At present it seems, both buyers and sellers are navigating their way through a quite bewildering range of different interpretations of the “state” of the local and UK housing market. The sensationalist “hype” perpetuated by the media (social and otherwise), with it’s prophecy’s of doom about the imminent collapse of the UK housing market, would have all,but the most hardened seller and buyer, grabbing their tin hats and running for their bunkers to shelter from it all! However, we need to understand that the media are always looking for readers and attention, so their “slant” on everything, will invariably be based on the philosophy that “bad news sells best”!
The reality is things are not nearly as bad as many think, so the sales team at Lextons thought that we should provide some much needed balance to the debate, based on our experience at “ground level” in the local property market.
Following the high octane housing market’s of 2021 and 2022, which witnessed demand outstripping supply and multiple viewings leading to multiple offers on property of all kinds and a sustained increase in property prices, it was inevitable that a “correction” of sorts was likely. This was provided by the inflationary effects of Brexit and the war in Ukraine and was crystalized by the disastrous “Mini Budget” produced by the ill fated Liz Truss on 23rd September 2022, when in our view was the date when the direction of the property market officially changed.
At this point there were predictions that the base rate would go over 6%. At this time we saw most lenders pull their rates and present new ones which were 6-7%. Some of these new rates were over 4% above the base rate which was an unheard of differential. We also saw high risk lenders restrict some products. This was followed by intervention from the Bank of England to help stabilise the economy but it was only recently in an interview with Andrew Bailey, Governor of the Bank of England, that we received a prediction as to where they believed rates would peak which was at 4.5%.
The good news for all buyers and sellers is that this has injected some much needed “balance” to market perception as borrowing rates have now been falling for some weeks with new products being released into the market giving more choice in the process.
Even following the most recent rate increase on the 2/2/23 we have seen rates continue to decrease and are now consistent with historic base rate differentials. Lenders are again confident to lend money to all customer situations and are working to quick timescales in order to agree mortgages and issue offers.
Commentary on the “National Picture” in market commentary, indicates a “soft landing”for the housing market this year, with some predicting small falls while others suggesting actually a modest increase in prices.
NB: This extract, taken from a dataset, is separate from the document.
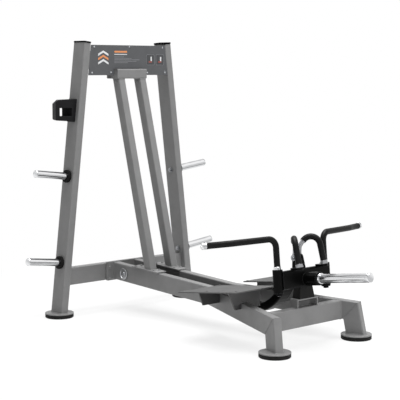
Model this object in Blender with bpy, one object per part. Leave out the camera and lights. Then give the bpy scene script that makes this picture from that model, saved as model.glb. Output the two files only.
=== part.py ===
"""T-bar row machine with plate storage: a free standing frame of rectangular
steel tube with a lever arm that swings on an axle between two low rails.
Metres, +Z up. The user faces -Y, the leaning uprights stand at +Y, and
X = 0 is the plane of symmetry. Heights are measured from the floor."""
import bpy
import bmesh
import math
from mathutils import Matrix, Vector

# Clearance and rounding shared by all pieces
CLEAR = 0.0003
TURN_STEPS = 24
FOOT_TURN_STEPS = 32
SMALL_TURN_STEPS = 16
CORNER_STEPS = 2
PLATE_CORNER_STEPS = 3
SMOOTH_ANGLE = 30

# Rectangular frame tube
TUBE_WIDE = 0.050
TUBE_DEEP = 0.108
TUBE_WALL = 0.003
TUBE_ROUND = 0.006

# Feet: steel disc on a rubber pad
FOOT_RADIUS = 0.0878
PAD_THICK = 0.022
PAD_EDGE = 0.004
PAD_INSET = 0.0008
DISC_THICK = 0.0075
DISC_EDGE = 0.0015
FOOT_TOP = PAD_THICK + CLEAR + DISC_THICK

# Leaning uprights, front face at Y = 0
UPRIGHT_OUT_FLOOR = 0.5243
UPRIGHT_OUT_TOP = 0.3231
UPRIGHT_HEIGHT = 1.676
UPRIGHT_MID_Y = TUBE_DEEP / 2
UPRIGHT_LEAN = math.atan2(UPRIGHT_OUT_FLOOR - UPRIGHT_OUT_TOP, UPRIGHT_HEIGHT)
CAP_THICK = 0.0035
CAP_PLUG = 0.018
CAP_EDGE = 0.001

# Rear crossbeam and the plate that carries the rails
REAR_BEAM_MID_Y = 0.064
REAR_BEAM_MID_Z = 0.2435
END_PLATE_THICK = 0.010
END_PLATE_HALF_WIDE = 0.168
END_PLATE_LOW = 0.186
END_PLATE_HIGH = 0.304
END_PLATE_ROUND = 0.008

# Rails: straight part, then spread outward to the front legs
RAIL_MID_X = 0.0853
RAIL_MID_Z_AT_REAR = 0.2440
RAIL_FALL = 0.0536
RAIL_BEND_Y = -0.846
RAIL_SPREAD = math.radians(18.5)
LEG_FOOT_RUN = 0.7788
LEG_RAKE = math.radians(11.2)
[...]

At Lextons however, we are obviously focused on the “local” picture for the property market in Brighton & Hove and the indicators are very encouraging. Against the back drop of falling borrowing rates a lack of available property stock has always characterised the local property market as the area is relatively small with the South Downs and the sea surrounding a modest land mass in between. Although the level of available homes on the market has increased slightly since the end of 2022 this is unlikely to provide much additional choice to those buyers hoping for a rapidly expanding element of “choice” in their property search!
We know also, that there are still a relatively high number of buyers who moved out of the London area last year into temporary accommodation, hoping that market conditions would play into their hands in 2023 who are now fully focused in finding a new home for their family, rather than “treading water” in temporary accommodation.
On balance we are expecting an active although more “stable” property market this year, but one that should offer confidence to all our clients and customers to make their dream move without the untold pressure and anxiety that has characterised the last two years.